### Given instruction
Return all of the entries exactly, with nothing added or left out.

### Records
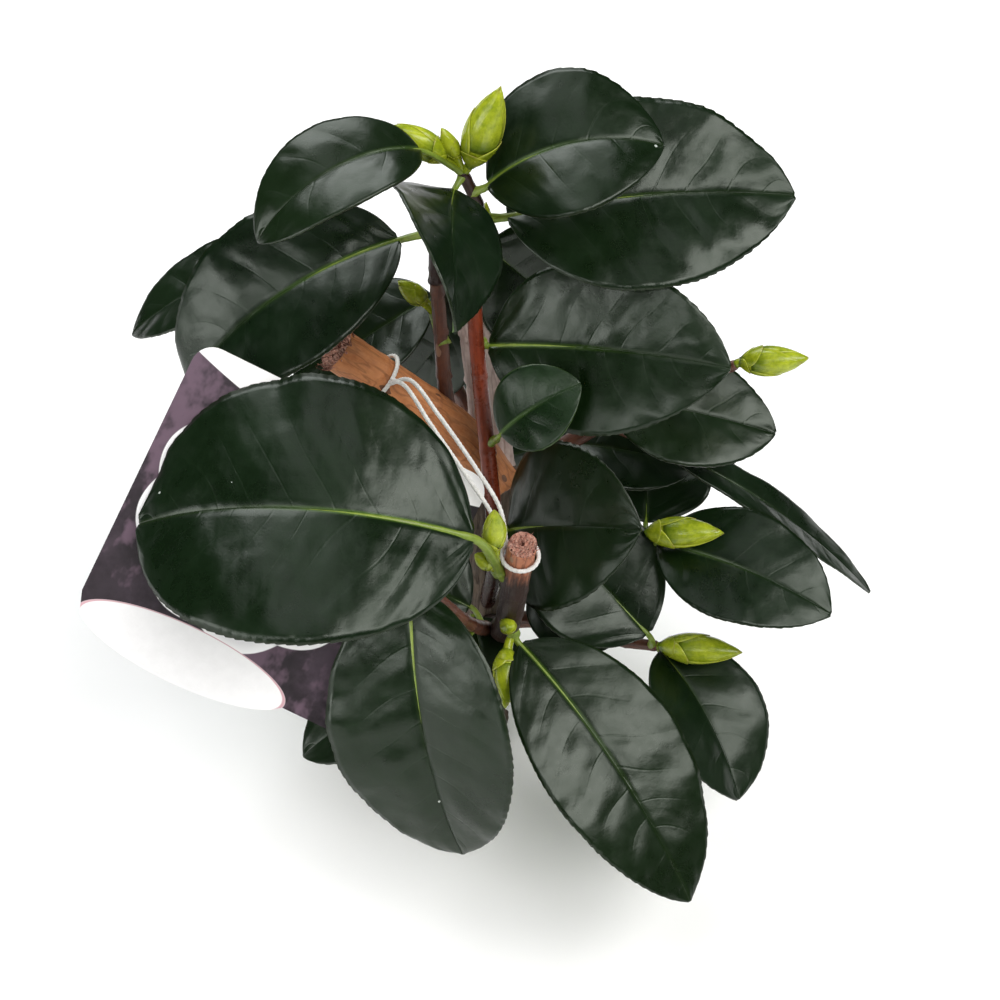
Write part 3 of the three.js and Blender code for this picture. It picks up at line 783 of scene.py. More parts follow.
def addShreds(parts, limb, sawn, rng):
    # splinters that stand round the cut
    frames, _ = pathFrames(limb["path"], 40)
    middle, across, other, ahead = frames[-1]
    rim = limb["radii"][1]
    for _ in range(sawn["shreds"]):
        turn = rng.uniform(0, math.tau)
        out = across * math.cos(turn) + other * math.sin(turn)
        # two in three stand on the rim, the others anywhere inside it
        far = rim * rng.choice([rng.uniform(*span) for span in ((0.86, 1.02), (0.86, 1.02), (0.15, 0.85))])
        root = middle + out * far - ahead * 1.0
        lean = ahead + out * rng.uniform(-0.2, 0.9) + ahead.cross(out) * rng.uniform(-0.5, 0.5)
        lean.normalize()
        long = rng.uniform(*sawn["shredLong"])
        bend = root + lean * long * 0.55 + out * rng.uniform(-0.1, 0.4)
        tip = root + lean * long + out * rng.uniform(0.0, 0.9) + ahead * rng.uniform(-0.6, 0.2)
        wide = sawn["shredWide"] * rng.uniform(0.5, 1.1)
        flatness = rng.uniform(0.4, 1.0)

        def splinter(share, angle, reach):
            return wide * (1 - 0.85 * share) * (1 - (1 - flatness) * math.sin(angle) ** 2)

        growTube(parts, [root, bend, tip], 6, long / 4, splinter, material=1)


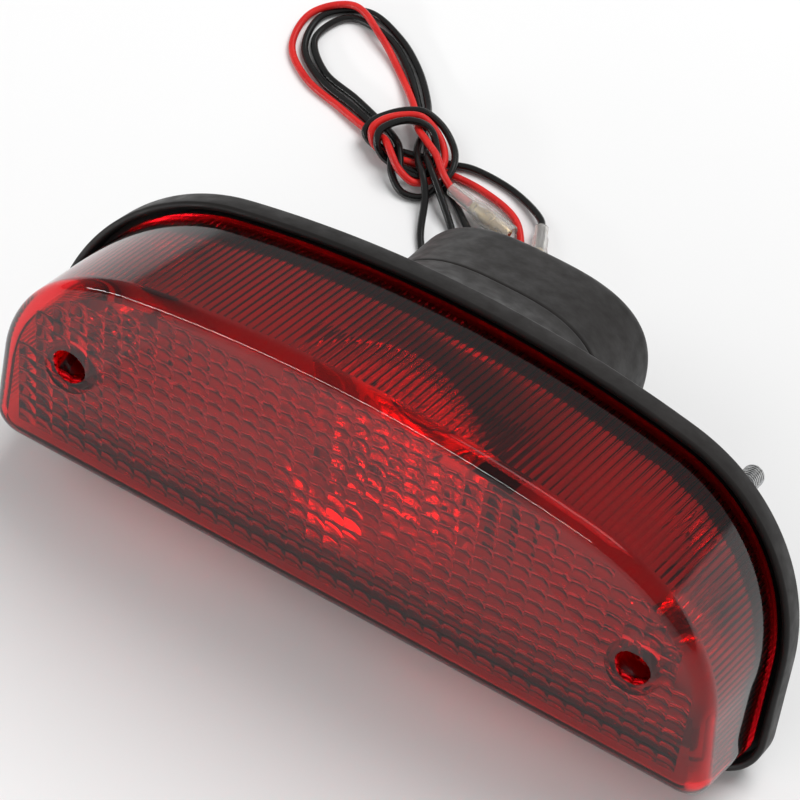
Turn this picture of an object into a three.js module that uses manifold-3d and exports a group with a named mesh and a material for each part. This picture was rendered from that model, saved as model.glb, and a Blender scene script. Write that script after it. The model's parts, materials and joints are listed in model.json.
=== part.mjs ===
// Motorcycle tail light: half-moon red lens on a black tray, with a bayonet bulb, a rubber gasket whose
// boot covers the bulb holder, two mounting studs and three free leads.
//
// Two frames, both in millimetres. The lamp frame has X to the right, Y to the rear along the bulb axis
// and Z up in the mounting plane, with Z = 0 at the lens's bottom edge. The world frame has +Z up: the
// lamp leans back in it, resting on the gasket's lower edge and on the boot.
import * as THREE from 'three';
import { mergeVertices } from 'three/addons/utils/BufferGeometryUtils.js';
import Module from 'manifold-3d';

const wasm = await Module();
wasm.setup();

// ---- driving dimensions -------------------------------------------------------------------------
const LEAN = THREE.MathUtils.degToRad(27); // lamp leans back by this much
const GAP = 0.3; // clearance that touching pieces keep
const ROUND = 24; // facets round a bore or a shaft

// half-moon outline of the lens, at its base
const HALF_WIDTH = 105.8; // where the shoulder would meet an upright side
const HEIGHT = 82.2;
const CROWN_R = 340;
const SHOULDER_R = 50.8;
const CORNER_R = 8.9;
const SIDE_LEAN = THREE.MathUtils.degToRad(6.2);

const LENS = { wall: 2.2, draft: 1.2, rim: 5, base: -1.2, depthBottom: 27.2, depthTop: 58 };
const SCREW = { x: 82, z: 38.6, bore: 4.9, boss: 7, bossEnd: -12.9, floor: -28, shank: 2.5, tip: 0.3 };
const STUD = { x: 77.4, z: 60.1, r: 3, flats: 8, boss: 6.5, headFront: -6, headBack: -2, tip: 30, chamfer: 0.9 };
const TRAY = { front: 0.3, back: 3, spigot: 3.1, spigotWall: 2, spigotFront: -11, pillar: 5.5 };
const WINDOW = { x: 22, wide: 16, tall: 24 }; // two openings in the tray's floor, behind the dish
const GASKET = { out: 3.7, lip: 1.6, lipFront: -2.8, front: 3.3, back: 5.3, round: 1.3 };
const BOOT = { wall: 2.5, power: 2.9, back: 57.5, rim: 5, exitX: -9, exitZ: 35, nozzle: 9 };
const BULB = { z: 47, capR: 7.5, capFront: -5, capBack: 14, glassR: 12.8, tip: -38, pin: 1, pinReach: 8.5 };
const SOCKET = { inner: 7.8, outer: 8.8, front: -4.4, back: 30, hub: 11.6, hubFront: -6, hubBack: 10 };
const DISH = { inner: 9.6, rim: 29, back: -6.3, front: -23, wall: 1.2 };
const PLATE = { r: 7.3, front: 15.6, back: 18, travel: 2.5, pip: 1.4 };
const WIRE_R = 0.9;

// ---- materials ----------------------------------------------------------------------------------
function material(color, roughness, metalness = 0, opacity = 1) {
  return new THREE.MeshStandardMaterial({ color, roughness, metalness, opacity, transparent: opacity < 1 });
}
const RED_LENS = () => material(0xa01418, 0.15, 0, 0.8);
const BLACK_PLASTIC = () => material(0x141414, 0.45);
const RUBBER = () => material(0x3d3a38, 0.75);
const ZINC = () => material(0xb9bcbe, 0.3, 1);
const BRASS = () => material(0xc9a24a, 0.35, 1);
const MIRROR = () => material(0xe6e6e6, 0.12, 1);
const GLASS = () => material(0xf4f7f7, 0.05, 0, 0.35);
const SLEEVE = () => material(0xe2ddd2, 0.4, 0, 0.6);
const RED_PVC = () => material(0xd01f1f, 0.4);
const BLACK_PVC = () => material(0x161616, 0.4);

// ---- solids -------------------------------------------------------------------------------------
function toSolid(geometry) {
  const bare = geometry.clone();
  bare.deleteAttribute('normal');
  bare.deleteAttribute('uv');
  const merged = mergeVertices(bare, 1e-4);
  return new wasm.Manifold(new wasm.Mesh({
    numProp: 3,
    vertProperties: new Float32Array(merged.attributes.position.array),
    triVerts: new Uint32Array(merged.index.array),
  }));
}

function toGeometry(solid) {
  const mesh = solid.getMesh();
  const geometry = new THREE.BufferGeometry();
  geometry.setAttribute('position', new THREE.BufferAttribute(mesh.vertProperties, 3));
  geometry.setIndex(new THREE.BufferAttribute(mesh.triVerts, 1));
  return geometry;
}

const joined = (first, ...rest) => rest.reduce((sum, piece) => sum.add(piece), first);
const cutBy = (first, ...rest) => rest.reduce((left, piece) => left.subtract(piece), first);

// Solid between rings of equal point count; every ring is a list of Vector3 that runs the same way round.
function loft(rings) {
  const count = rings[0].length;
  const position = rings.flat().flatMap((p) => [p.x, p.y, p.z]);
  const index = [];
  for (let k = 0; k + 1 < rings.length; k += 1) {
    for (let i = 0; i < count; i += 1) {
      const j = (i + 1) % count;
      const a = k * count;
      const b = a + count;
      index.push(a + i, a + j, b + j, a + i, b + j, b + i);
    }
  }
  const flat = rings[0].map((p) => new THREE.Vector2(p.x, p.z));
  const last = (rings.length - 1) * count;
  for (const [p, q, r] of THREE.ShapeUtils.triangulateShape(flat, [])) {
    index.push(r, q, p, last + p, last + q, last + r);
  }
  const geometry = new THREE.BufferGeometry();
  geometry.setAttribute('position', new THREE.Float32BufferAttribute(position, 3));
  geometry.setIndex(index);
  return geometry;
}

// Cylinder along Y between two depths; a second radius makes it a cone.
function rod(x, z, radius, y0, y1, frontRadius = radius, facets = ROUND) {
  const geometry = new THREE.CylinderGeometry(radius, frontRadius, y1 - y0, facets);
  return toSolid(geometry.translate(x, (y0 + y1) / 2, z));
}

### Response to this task
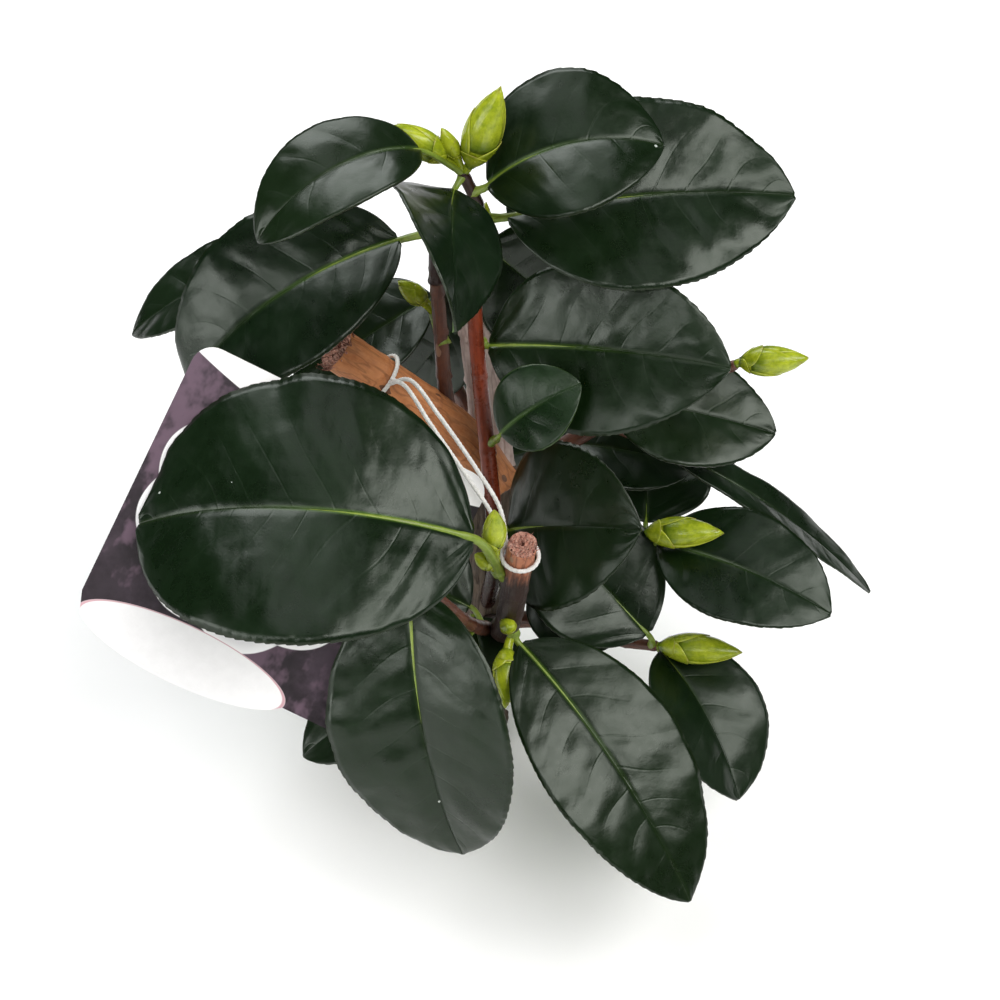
Write part 3 of the three.js and Blender code for this picture. It picks up at line 783 of scene.py. More parts follow.
def addShreds(parts, limb, sawn, rng):
    # splinters that stand round the cut
    frames, _ = pathFrames(limb["path"], 40)
    middle, across, other, ahead = frames[-1]
    rim = limb["radii"][1]
    for _ in range(sawn["shreds"]):
        turn = rng.uniform(0, math.tau)
        out = across * math.cos(turn) + other * math.sin(turn)
        # two in three stand on the rim, the others anywhere inside it
        far = rim * rng.choice([rng.uniform(*span) for span in ((0.86, 1.02), (0.86, 1.02), (0.15, 0.85))])
        root = middle + out * far - ahead * 1.0
        lean = ahead + out * rng.uniform(-0.2, 0.9) + ahead.cross(out) * rng.uniform(-0.5, 0.5)
        lean.normalize()
        long = rng.uniform(*sawn["shredLong"])
        bend = root + lean * long * 0.55 + out * rng.uniform(-0.1, 0.4)
        tip = root + lean * long + out * rng.uniform(0.0, 0.9) + ahead * rng.uniform(-0.6, 0.2)
        wide = sawn["shredWide"] * rng.uniform(0.5, 1.1)
        flatness = rng.uniform(0.4, 1.0)

        def splinter(share, angle, reach):
            return wide * (1 - 0.85 * share) * (1 - (1 - flatness) * math.sin(angle) ** 2)

        growTube(parts, [root, bend, tip], 6, long / 4, splinter, material=1)


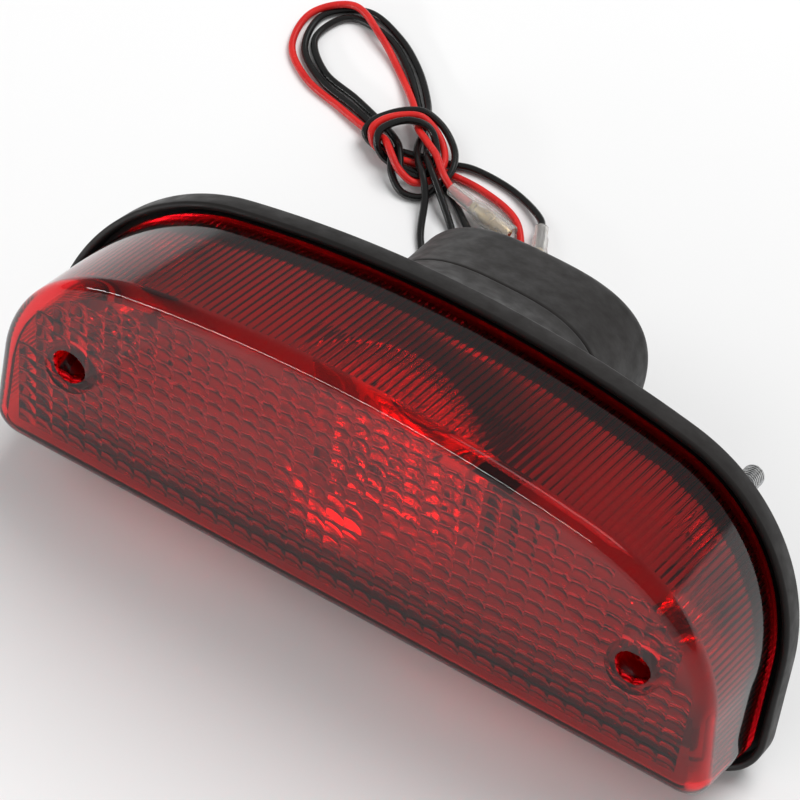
Turn this picture of an object into a three.js module that uses manifold-3d and exports a group with a named mesh and a material for each part. This picture was rendered from that model, saved as model.glb, and a Blender scene script. Write that script after it. The model's parts, materials and joints are listed in model.json.
=== part.mjs ===
// Motorcycle tail light: half-moon red lens on a black tray, with a bayonet bulb, a rubber gasket whose
// boot covers the bulb holder, two mounting studs and three free leads.
//
// Two frames, both in millimetres. The lamp frame has X to the right, Y to the rear along the bulb axis
// and Z up in the mounting plane, with Z = 0 at the lens's bottom edge. The world frame has +Z up: the
// lamp leans back in it, resting on the gasket's lower edge and on the boot.
import * as THREE from 'three';
import { mergeVertices } from 'three/addons/utils/BufferGeometryUtils.js';
import Module from 'manifold-3d';

const wasm = await Module();
wasm.setup();

// ---- driving dimensions -------------------------------------------------------------------------
const LEAN = THREE.MathUtils.degToRad(27); // lamp leans back by this much
const GAP = 0.3; // clearance that touching pieces keep
const ROUND = 24; // facets round a bore or a shaft

// half-moon outline of the lens, at its base
const HALF_WIDTH = 105.8; // where the shoulder would meet an upright side
const HEIGHT = 82.2;
const CROWN_R = 340;
const SHOULDER_R = 50.8;
const CORNER_R = 8.9;
const SIDE_LEAN = THREE.MathUtils.degToRad(6.2);

const LENS = { wall: 2.2, draft: 1.2, rim: 5, base: -1.2, depthBottom: 27.2, depthTop: 58 };
const SCREW = { x: 82, z: 38.6, bore: 4.9, boss: 7, bossEnd: -12.9, floor: -28, shank: 2.5, tip: 0.3 };
const STUD = { x: 77.4, z: 60.1, r: 3, flats: 8, boss: 6.5, headFront: -6, headBack: -2, tip: 30, chamfer: 0.9 };
const TRAY = { front: 0.3, back: 3, spigot: 3.1, spigotWall: 2, spigotFront: -11, pillar: 5.5 };
const WINDOW = { x: 22, wide: 16, tall: 24 }; // two openings in the tray's floor, behind the dish
const GASKET = { out: 3.7, lip: 1.6, lipFront: -2.8, front: 3.3, back: 5.3, round: 1.3 };
const BOOT = { wall: 2.5, power: 2.9, back: 57.5, rim: 5, exitX: -9, exitZ: 35, nozzle: 9 };
const BULB = { z: 47, capR: 7.5, capFront: -5, capBack: 14, glassR: 12.8, tip: -38, pin: 1, pinReach: 8.5 };
const SOCKET = { inner: 7.8, outer: 8.8, front: -4.4, back: 30, hub: 11.6, hubFront: -6, hubBack: 10 };
const DISH = { inner: 9.6, rim: 29, back: -6.3, front: -23, wall: 1.2 };
const PLATE = { r: 7.3, front: 15.6, back: 18, travel: 2.5, pip: 1.4 };
const WIRE_R = 0.9;

// ---- materials ----------------------------------------------------------------------------------
function material(color, roughness, metalness = 0, opacity = 1) {
  return new THREE.MeshStandardMaterial({ color, roughness, metalness, opacity, transparent: opacity < 1 });
}
const RED_LENS = () => material(0xa01418, 0.15, 0, 0.8);
const BLACK_PLASTIC = () => material(0x141414, 0.45);
const RUBBER = () => material(0x3d3a38, 0.75);
const ZINC = () => material(0xb9bcbe, 0.3, 1);
const BRASS = () => material(0xc9a24a, 0.35, 1);
const MIRROR = () => material(0xe6e6e6, 0.12, 1);
const GLASS = () => material(0xf4f7f7, 0.05, 0, 0.35);
const SLEEVE = () => material(0xe2ddd2, 0.4, 0, 0.6);
const RED_PVC = () => material(0xd01f1f, 0.4);
const BLACK_PVC = () => material(0x161616, 0.4);

// ---- solids -------------------------------------------------------------------------------------
function toSolid(geometry) {
  const bare = geometry.clone();
  bare.deleteAttribute('normal');
  bare.deleteAttribute('uv');
  const merged = mergeVertices(bare, 1e-4);
  return new wasm.Manifold(new wasm.Mesh({
    numProp: 3,
    vertProperties: new Float32Array(merged.attributes.position.array),
    triVerts: new Uint32Array(merged.index.array),
  }));
}

function toGeometry(solid) {
  const mesh = solid.getMesh();
  const geometry = new THREE.BufferGeometry();
  geometry.setAttribute('position', new THREE.BufferAttribute(mesh.vertProperties, 3));
  geometry.setIndex(new THREE.BufferAttribute(mesh.triVerts, 1));
  return geometry;
}

const joined = (first, ...rest) => rest.reduce((sum, piece) => sum.add(piece), first);
const cutBy = (first, ...rest) => rest.reduce((left, piece) => left.subtract(piece), first);

// Solid between rings of equal point count; every ring is a list of Vector3 that runs the same way round.
function loft(rings) {
  const count = rings[0].length;
  const position = rings.flat().flatMap((p) => [p.x, p.y, p.z]);
  const index = [];
  for (let k = 0; k + 1 < rings.length; k += 1) {
    for (let i = 0; i < count; i += 1) {
      const j = (i + 1) % count;
      const a = k * count;
      const b = a + count;
      index.push(a + i, a + j, b + j, a + i, b + j, b + i);
    }
  }
  const flat = rings[0].map((p) => new THREE.Vector2(p.x, p.z));
  const last = (rings.length - 1) * count;
  for (const [p, q, r] of THREE.ShapeUtils.triangulateShape(flat, [])) {
    index.push(r, q, p, last + p, last + q, last + r);
  }
  const geometry = new THREE.BufferGeometry();
  geometry.setAttribute('position', new THREE.Float32BufferAttribute(position, 3));
  geometry.setIndex(index);
  return geometry;
}

// Cylinder along Y between two depths; a second radius makes it a cone.
function rod(x, z, radius, y0, y1, frontRadius = radius, facets = ROUND) {
  const geometry = new THREE.CylinderGeometry(radius, frontRadius, y1 - y0, facets);
  return toSolid(geometry.translate(x, (y0 + y1) / 2, z));
}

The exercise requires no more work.